The issues of training, the quality of equipment and the effectiveness of the battle management system are of secondary importance. Moreover, with the Kremlin spending
about 40% the state budget on the war effort, the issue of cost-effectiveness also loses relevance.
Back to the USSR?It is after the end of the Ukraine war that modernization may become a priority again. Representatives of the Russian military-political leadership have repeatedly flagged the possibility of an armed conflict with NATO. In particular, speaking at an expanded meeting of the Defense Ministry Board in December 2024, defense chief Andrei Belousov
said the ministry needs to “ensure full readiness for any development of the situation in the medium term. Including a possible military conflict with NATO in Europe in the next decade.”
In such a war, the Russian armed forces could not count on the advantages they enjoyed in the war against Ukraine: superiority in manpower and an abundance of outdated military equipment.
But with the proliferation of modern weapons, especially unmanned vehicles, an advanced battle management system will need to be developed. In addition, the “
demographic hole” into which Russia continues to sink will limit the size of the military and require higher quality training.

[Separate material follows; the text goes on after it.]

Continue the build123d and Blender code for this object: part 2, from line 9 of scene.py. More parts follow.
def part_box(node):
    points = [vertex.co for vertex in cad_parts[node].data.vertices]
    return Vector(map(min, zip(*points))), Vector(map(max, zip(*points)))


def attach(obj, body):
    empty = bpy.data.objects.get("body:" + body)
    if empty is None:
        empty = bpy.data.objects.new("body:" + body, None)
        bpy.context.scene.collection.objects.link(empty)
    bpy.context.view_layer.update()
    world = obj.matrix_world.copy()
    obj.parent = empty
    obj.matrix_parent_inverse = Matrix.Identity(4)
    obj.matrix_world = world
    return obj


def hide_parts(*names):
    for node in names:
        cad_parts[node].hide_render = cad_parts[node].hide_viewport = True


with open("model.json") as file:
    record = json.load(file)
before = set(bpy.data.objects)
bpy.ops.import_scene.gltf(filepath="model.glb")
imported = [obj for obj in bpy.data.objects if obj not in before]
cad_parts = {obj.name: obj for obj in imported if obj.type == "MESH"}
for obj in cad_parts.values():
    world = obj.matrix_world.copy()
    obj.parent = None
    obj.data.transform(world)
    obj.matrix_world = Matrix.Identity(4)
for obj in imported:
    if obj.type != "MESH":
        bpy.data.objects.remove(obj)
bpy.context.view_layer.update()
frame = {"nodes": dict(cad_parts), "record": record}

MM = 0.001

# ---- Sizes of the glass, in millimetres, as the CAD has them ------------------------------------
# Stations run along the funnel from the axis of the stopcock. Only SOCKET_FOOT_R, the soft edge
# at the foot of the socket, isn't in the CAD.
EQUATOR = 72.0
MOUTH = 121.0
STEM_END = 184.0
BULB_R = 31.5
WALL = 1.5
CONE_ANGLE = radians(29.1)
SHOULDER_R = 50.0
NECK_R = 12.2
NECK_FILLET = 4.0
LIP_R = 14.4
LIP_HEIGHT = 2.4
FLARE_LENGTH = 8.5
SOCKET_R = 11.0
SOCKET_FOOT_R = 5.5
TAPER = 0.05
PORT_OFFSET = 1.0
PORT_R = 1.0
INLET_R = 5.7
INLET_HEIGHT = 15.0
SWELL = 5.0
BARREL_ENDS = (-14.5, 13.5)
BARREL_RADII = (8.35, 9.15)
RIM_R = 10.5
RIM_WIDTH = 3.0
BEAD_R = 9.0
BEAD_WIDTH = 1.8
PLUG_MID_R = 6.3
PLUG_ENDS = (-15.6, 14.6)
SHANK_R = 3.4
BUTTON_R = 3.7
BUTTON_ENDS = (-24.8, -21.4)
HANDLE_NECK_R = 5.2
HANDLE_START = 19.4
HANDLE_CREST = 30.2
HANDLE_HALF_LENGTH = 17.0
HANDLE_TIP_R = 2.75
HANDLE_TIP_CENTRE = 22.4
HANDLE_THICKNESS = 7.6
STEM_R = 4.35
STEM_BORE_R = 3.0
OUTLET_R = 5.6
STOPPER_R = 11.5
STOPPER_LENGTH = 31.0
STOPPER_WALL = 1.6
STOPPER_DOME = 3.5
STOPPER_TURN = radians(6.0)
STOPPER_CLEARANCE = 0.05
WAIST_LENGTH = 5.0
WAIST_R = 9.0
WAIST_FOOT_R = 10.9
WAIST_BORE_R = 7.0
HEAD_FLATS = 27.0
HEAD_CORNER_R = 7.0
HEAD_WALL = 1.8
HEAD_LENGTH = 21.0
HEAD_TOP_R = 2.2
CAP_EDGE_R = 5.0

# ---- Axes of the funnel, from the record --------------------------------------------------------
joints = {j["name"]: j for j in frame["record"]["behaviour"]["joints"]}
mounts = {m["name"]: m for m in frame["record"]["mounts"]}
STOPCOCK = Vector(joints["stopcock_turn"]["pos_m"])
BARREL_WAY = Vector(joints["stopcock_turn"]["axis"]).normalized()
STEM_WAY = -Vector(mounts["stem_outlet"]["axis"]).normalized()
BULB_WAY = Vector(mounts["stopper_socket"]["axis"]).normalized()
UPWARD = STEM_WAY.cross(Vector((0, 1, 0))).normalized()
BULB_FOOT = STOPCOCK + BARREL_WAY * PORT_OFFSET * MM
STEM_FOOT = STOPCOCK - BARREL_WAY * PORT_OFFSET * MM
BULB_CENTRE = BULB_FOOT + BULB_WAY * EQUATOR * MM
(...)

If the current political regime remains in place, however, the military-political leadership will face a practically insoluble dilemma. Moving toward a model like those of Western states’ armed forces, with their relatively small numbers and high technological sophistication, would inevitably require backtracking on the concept of mass mobilization and reorganizing the armed forces along the lines of Serdyukov’s reforms.
Creating an effective combat command and control system, in turn, means accepting the concept of network-centric warfare, where information about the situation on the battlefield is provided to junior commanders in real time. Since the battlefield changes rapidly in modern warfare, conducting network-centric operations presupposes the independence of soldiers to make decisions and even, if dictated by circumstances, refuse to follow orders immediately after receiving them.
Under the current political regime, this cannot be. Giving junior commanders the independence to assess the situation on the battlefield completely contradicts the fundamental organizational principle of a mass mobilization army – strict execution of received orders, down to the smallest detail, under the penalty of serious punishment. In this sense, the integration of “unmanned systems forces” – planned to be formed as an independent branch as soon as this year – into the battle management system will pose a huge problem.
The bottom line is, attempts to modernize the Russian armed forces inevitably come into conflict both with the main demand put on them (the ability to wage a long conventional war to capture swaths of territory) and with the core ideological principles of the regime, which are based on steadily growing militarism.
Judging by the recent presidential decree, we can assume that the military will recommend to Putin the same old “modernization,” which in reality entails weakening the capabilities of the armed forces. It is about steadily going back to the Soviet model: maintaining the largest possible army in peacetime and renationalizing industry so the country’s entire industrial potential can be used to prepare the country for war.
It remains to be seen how sustainable this model will be in 21st-century Russia.